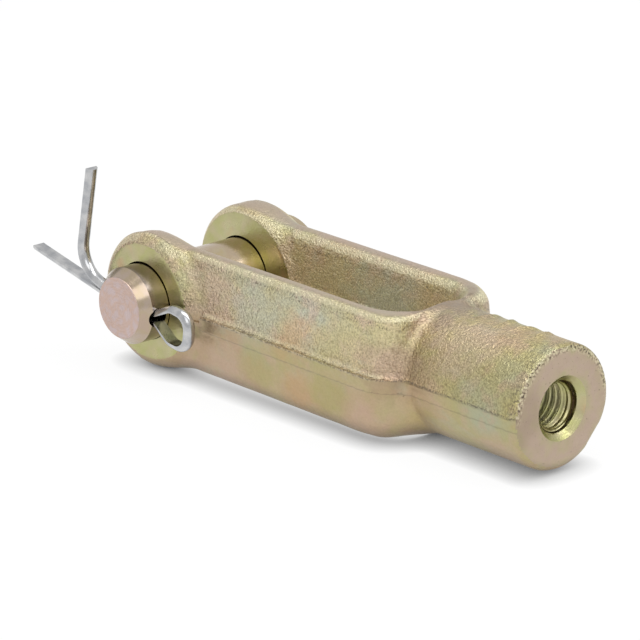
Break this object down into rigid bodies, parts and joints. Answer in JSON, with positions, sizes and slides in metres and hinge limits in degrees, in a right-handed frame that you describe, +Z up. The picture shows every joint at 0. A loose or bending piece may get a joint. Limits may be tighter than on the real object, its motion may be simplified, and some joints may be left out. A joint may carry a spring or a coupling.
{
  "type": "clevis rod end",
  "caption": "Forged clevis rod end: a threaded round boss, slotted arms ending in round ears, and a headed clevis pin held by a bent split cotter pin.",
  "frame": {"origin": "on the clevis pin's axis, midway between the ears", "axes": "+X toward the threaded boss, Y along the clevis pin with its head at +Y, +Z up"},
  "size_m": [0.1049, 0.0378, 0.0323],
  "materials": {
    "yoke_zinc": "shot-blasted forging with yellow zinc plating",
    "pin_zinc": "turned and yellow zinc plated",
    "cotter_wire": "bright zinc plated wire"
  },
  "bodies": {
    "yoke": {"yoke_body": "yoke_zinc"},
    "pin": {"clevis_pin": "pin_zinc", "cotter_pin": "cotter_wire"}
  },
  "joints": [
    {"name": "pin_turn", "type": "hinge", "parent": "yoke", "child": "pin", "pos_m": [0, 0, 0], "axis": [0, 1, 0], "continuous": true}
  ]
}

*-*-*

» **WHAT THE TASK REQUIRES**
Please repeat the listing above in full and exactly.

» **SOLUTION**
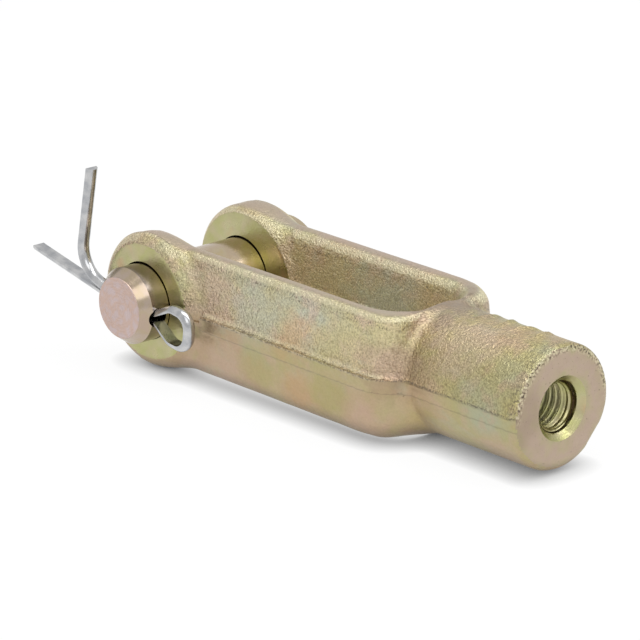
Break this object down into rigid bodies, parts and joints. Answer in JSON, with positions, sizes and slides in metres and hinge limits in degrees, in a right-handed frame that you describe, +Z up. The picture shows every joint at 0. A loose or bending piece may get a joint. Limits may be tighter than on the real object, its motion may be simplified, and some joints may be left out. A joint may carry a spring or a coupling.
{
  "type": "clevis rod end",
  "caption": "Forged clevis rod end: a threaded round boss, slotted arms ending in round ears, and a headed clevis pin held by a bent split cotter pin.",
  "frame": {"origin": "on the clevis pin's axis, midway between the ears", "axes": "+X toward the threaded boss, Y along the clevis pin with its head at +Y, +Z up"},
  "size_m": [0.1049, 0.0378, 0.0323],
  "materials": {
    "yoke_zinc": "shot-blasted forging with yellow zinc plating",
    "pin_zinc": "turned and yellow zinc plated",
    "cotter_wire": "bright zinc plated wire"
  },
  "bodies": {
    "yoke": {"yoke_body": "yoke_zinc"},
    "pin": {"clevis_pin": "pin_zinc", "cotter_pin": "cotter_wire"}
  },
  "joints": [
    {"name": "pin_turn", "type": "hinge", "parent": "yoke", "child": "pin", "pos_m": [0, 0, 0], "axis": [0, 1, 0], "continuous": true}
  ]
}